Now consider the joy and satisfaction we can have in knowing God. Those who don’t know God will at this point probably scoff at the idea that pleasure in knowing him can exceed everything we’ve talked about so far. Those who have only known him a little may even have their doubts. But those who have gotten a decent look at his majesty, figuratively speaking, those who have let their minds marinate in the wonder of his holiness and his love for a while and who have been given the taste buds to savor his magnificence, those who have known God in this way, even for a moment or to a slight degree, will know or at least suspect that here is a satisfaction unlike anything on earth. When you have such a taste of God, whether in corporate worship with music (in which case the pleasure of the music serves as a sort of garnish to the main dish of intimacy with God, but shouldn’t be confused with the main dish), or in prayer, in scripture reading, in quiet contemplation, or in seeing God’s power in the lives of others, and you are given not just knowledge about God but a taste for the sweetness of God’s excellencies, there is nothing else you desire. Future hopes of heaven aside, if I had to choose between going completely deaf to all sound and music or giving up ever again receiving a glimpse of God’s beauty in this life, I would have no hesitation. So in Colossians 2 and 3 when Paul talks about the difference between trying to keep a list of worldly religious standards and setting our hearts on things above, where our life is hidden with Christ, it’s not hard to understand his meaning. A list of no-no’s doesn’t do anything to make me want to binge on sinful pleasures any less.
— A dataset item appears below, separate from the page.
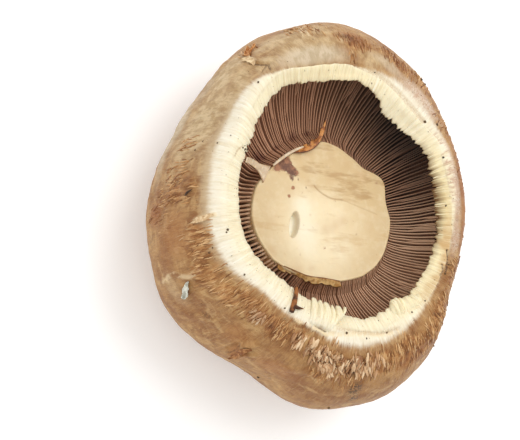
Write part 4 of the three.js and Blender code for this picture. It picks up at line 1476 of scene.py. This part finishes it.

But if I walk around still with the taste in my mouth of having feasted at God’s table, I’ll have no desire for sinful pleasures that rob me of that flavor. Who trades something more satisfying for something less satisfying? (The ultimate, of course, would be to walk around perpetually experiencing God’s beauty, so that it isn’t just a lingering air of having been with God but a constant present reality. I haven’t figured out how to do that.)

But I said that satisfaction in God is peculiar. I mean, on the one hand, it’s genuinely satisfying, not like an overcooked steak that leaves you thinking, “That wasn’t as good as I thought it would be.” Each time I’m given an experience of God, I know this is what I’m created for. That doesn’t mean, of course, that every time I read the gospel story or sing a particular worship song I have that experience or satisfaction. And even though sometimes I think it would be nice, I must admit I’m glad it isn’t something I can cheapen or manipulate. A real revelation of God’s majesty depends on God, and it truly satisfies. And yet we also get the feeling that we’ve only scratched the surface, that there is so much more joy and pleasure and satisfaction to come as we dive deeper into the depths of God’s love. If our source of satisfaction is God, there is no end to it. Jonathan Edwards calls it an infinite ocean, and the amount of happiness we receive from it just depends on how wide we open our mouths. I find music very satisfying, but I know it will take me this far and no further. A relationship with God is both satisfying and yet without limit, like an experience of stirring beauty that rises higher and higher and you wonder when it will plateau, but it never does. Now, to be entirely realistic, I expect we’ll only explore those heights so far while we live in a fallen world. We get distracted and our pleasure in God is mingled with the pain of our lives. I would be thrilled just to have a more regular experience of God as I have already experienced him. Maybe if I put the time I spend with him at a higher premium I would have higher hopes for the possibilities of our intimacy with God during this life. But whatever the case, we who have been allowed to know God firsthand, even in the smallest measure, look forward to our eternal life in his presence, the way a fish flopping in a puddle would probably look at the sea. Can you feel the anticipation? Oh yeah.